→ **WHAT THIS TASK INVOLVES**
In the listing below, find the line containing "Recreate this object" and the line containing "looks along -Y.". Repeat exactly those two lines and every line between them, nothing more.

→ **DATASET ENTRIES**
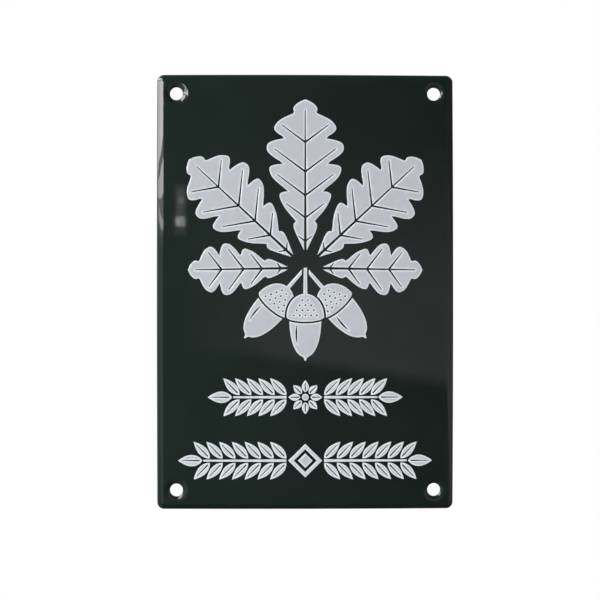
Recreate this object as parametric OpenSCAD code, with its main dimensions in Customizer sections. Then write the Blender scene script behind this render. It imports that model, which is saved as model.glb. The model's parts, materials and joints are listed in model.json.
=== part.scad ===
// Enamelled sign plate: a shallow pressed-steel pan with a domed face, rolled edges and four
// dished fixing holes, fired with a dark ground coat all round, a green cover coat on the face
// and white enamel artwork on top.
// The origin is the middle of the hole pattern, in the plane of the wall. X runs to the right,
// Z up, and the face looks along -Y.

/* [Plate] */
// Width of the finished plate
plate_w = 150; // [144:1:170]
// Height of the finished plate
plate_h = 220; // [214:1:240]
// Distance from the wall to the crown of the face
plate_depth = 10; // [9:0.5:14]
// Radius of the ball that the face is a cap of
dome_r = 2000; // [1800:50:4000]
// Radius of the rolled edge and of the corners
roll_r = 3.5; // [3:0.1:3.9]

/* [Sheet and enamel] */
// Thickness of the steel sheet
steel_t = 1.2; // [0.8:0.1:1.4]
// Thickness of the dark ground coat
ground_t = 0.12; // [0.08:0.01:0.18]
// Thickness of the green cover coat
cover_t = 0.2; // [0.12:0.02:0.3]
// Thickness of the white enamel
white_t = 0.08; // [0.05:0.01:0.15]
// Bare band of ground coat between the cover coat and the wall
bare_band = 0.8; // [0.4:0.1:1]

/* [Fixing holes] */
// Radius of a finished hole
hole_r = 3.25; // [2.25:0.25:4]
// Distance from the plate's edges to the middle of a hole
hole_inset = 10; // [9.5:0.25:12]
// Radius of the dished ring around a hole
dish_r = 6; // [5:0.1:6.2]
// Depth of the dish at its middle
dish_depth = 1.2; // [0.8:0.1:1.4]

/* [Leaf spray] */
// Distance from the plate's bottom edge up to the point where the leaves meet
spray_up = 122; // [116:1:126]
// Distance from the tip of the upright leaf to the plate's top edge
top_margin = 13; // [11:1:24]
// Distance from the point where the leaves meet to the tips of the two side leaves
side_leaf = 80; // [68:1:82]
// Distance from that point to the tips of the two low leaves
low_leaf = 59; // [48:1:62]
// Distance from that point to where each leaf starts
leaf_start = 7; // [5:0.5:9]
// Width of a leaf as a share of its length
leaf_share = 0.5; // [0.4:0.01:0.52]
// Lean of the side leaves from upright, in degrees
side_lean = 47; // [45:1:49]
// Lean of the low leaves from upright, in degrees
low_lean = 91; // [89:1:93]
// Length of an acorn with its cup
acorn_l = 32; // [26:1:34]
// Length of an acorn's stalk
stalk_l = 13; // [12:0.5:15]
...
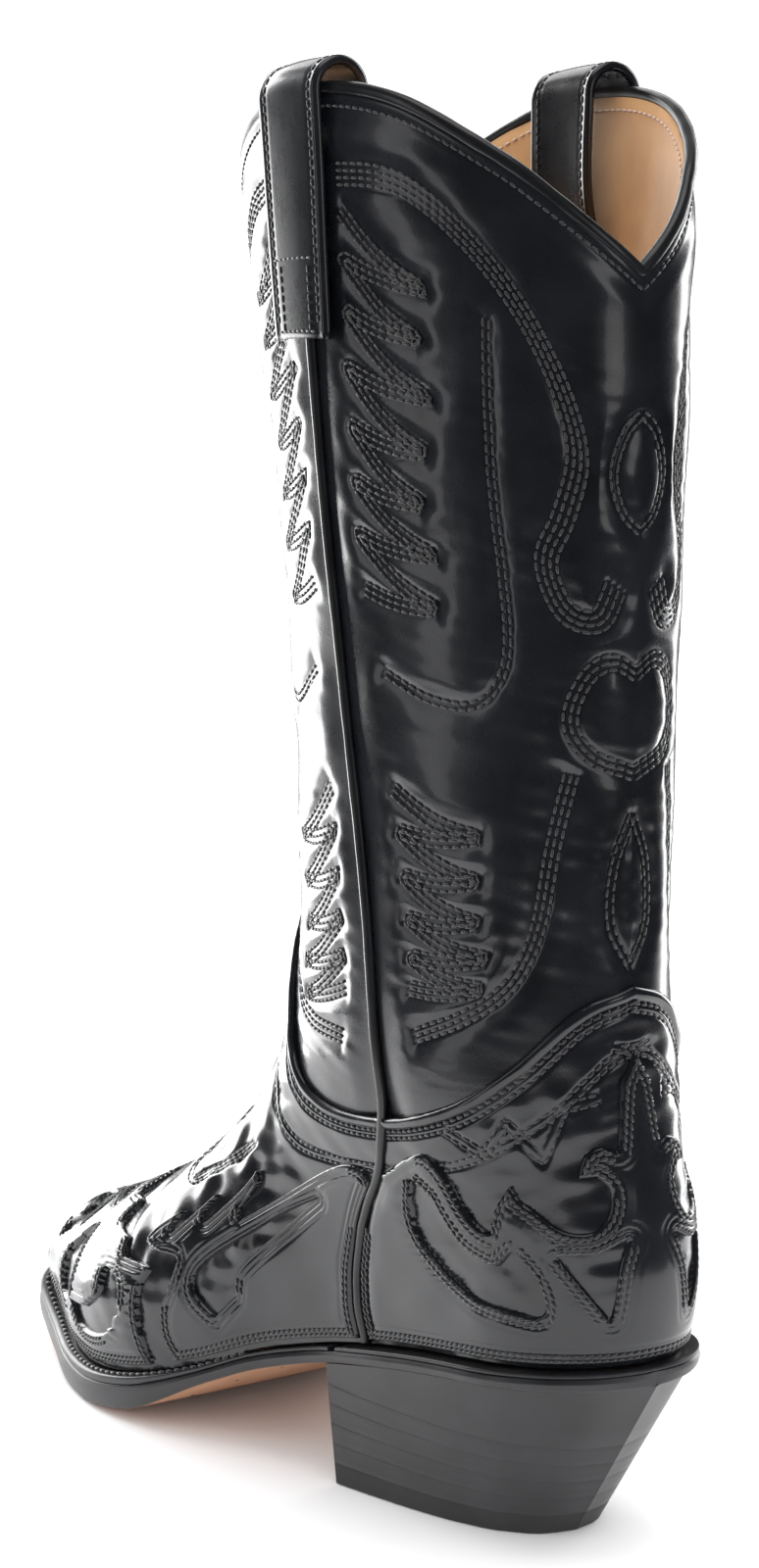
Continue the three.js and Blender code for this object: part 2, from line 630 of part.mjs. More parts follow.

→ **TASK OUTPUT**
Recreate this object as parametric OpenSCAD code, with its main dimensions in Customizer sections. Then write the Blender scene script behind this render. It imports that model, which is saved as model.glb. The model's parts, materials and joints are listed in model.json.
=== part.scad ===
// Enamelled sign plate: a shallow pressed-steel pan with a domed face, rolled edges and four
// dished fixing holes, fired with a dark ground coat all round, a green cover coat on the face
// and white enamel artwork on top.
// The origin is the middle of the hole pattern, in the plane of the wall. X runs to the right,
// Z up, and the face looks along -Y.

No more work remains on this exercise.